Tax audits, examinations and even just informational requests and inquiries can put a lot of stress on your team. We have the knowledge and expertise to jump in and assist when these stressful events are upon you. We will help support and substantiate your tax positions and will work hard to arrive at the best possible result. With tax authorities under pressure to collect more tax revenue around the world, the trend over the last few years has been for more examinations and audits, and often more aggressive ones too. Transfer pricing enforcement is also on the rise, and we can assist you by acting pro-actively to anticipate an upcoming audit, as well as by representing you on audit or Appeals and protecting your interests.
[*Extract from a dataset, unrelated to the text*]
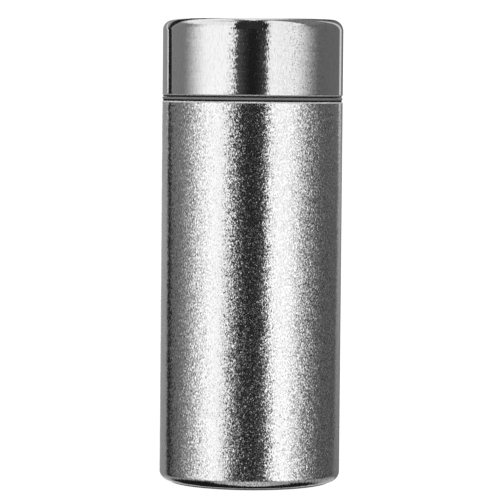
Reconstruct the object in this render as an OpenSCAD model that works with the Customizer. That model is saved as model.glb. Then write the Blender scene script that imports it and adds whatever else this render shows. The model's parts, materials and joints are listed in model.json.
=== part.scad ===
// Double-wall insulated flask with a flush screw lid.
// All sizes are in millimetres. The origin is the centre of the foot, on the surface that the
// flask stands on, and +Z runs up the axis. The lid is shown screwed down.

/* [Flask] */
// Outside diameter of the body and of the lid
flask_d = 66; // [62:0.5:80]
// Height of the closed flask
flask_h = 169.5; // [150:0.5:260]
// Radius of the body's rounded bottom corner
foot_corner = 3.3; // [3:0.1:5]
// Thickness of the steel sheet
sheet = 0.5; // [0.4:0.05:0.6]
// Width of the vacuum between the two walls
vacuum_gap = 3.3; // [2.8:0.1:4.5]

/* [Lid] */
// Height of the lid
lid_h = 28.2; // [27:0.1:34]
// Radius of the lid's rounded top corner
lid_corner = 4.2; // [3:0.1:6]
// Rise of the lid's top from its edge to its middle
lid_crown = 0.3; // [0.1:0.1:0.6]

/* [Seam] */
// Height of each dark line, above and below the grey ring
seam_gap = 0.6; // [0.5:0.05:0.8]
// Height of the grey ring between the lid and the body
seam_ring_h = 0.8; // [0.6:0.1:1.2]

/* [Thread] */
// Number of threads side by side on the neck
thread_starts = 3; // [2:1:4]
// Distance along the axis from one thread to the next
thread_pitch = 4; // [4:0.25:5]
// Flat steps in one full turn of a thread
thread_steps = 72; // [48:12:96]

/* [Hidden] */
$fn = 120;

fit_gap = 0.05;       // between pieces that are pressed, crimped or welded together
thin_sheet = 0.4;     // base cover and stopper cover

// Heights
lid_z = flask_h - lid_h;                         // lower edge of the lid
shoulder_z = lid_z - 2 * seam_gap - seam_ring_h; // top of the body
neck_top_z = lid_z + 12.4;                       // top of the threaded ring
lip_z = neck_top_z + 0.8;                        // top of the mouth's rolled lip
web_z = lip_z + 2;                               // underside of the liner's web
web_top_z = web_z + 2;
plug_z = lip_z - 8;                              // underside of the stopper
pad_h = 0.6;
base_z = pad_h + 3;                              // underside of the vacuum base
vessel_z = 10;                                   // underside of the inner vessel

// Radii
body_r = flask_d / 2;
neck_r = body_r - 5.2;                           // outside of the threaded ring
neck_wall = 0.85;
vessel_neck_r = neck_r - neck_wall - fit_gap;    // outside of the vessel's neck
bore_r = vessel_neck_r - sheet;                  // the mouth
vessel_r = body_r - sheet - vacuum_gap;          // outside of the inner vessel
skirt_bore_r = neck_r + 1.7;                     // inside of the liner's skirt
skirt_r = body_r - sheet - 0.3;
hem = 2 * sheet;                                 // folded edge of the lid shell
hem_h = 1.3;
plug_r = bore_r - 0.8;
plug_wall = 1.6;
dark_line_r = body_r - 0.35;                     // outside of the two dark lines in the seam
collar_in_r = neck_r + 0.15;                     // inside of the pieces round the neck's foot
foot_rim_r = body_r - foot_corner - 1.6;         // opening in the bottom of the outer shell
base_r = foot_rim_r - sheet - fit_gap;
getter_x = 14;

// Threads: a male rib stands out of the neck, a female rib stands in from the skirt
thread_lead = thread_pitch * thread_starts;
rib_base_w = 2.4;
rib_crest_w = 1;
male_rib_h = 1.3;
female_rib_h = 1.2;
rib_root = 0.2;       // how deep a rib is sunk into its wall
male_rib_z = lid_z + 1.6;
male_rib_turns = 0.66;
female_rib_z = lid_z + 2.6;
female_rib_turns = 0.6;
rib_drop = 1.65;      // how far the female rib hangs below the male one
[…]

Tax risks are probably the most sensitive item in the world of business. You may have a successful profitable enterprise with a strong balance sheet, but potential buyers, investors and partners will hesitate if they hear of a tax exposure. Many deals fall through before closing when an undisclosed tax risk popped up. We will help you manage and minimize your tax risks, including proper documentation of uncertain tax positions and unrecognized tax benefits
When you have been running your business for a long time, maybe you are up for a “tax audit”, but not by the tax authorities, by a qualified team of tax professionals who can identify any issues and areas that require re-evaluation and some attention, including potential restructuring or structure simplification. We can do a mini due diligence that would not cost you much, but that would allow you to get a fresh look on your tax situation and recommendations on how to optimize any of the areas that may have been ignored for too long.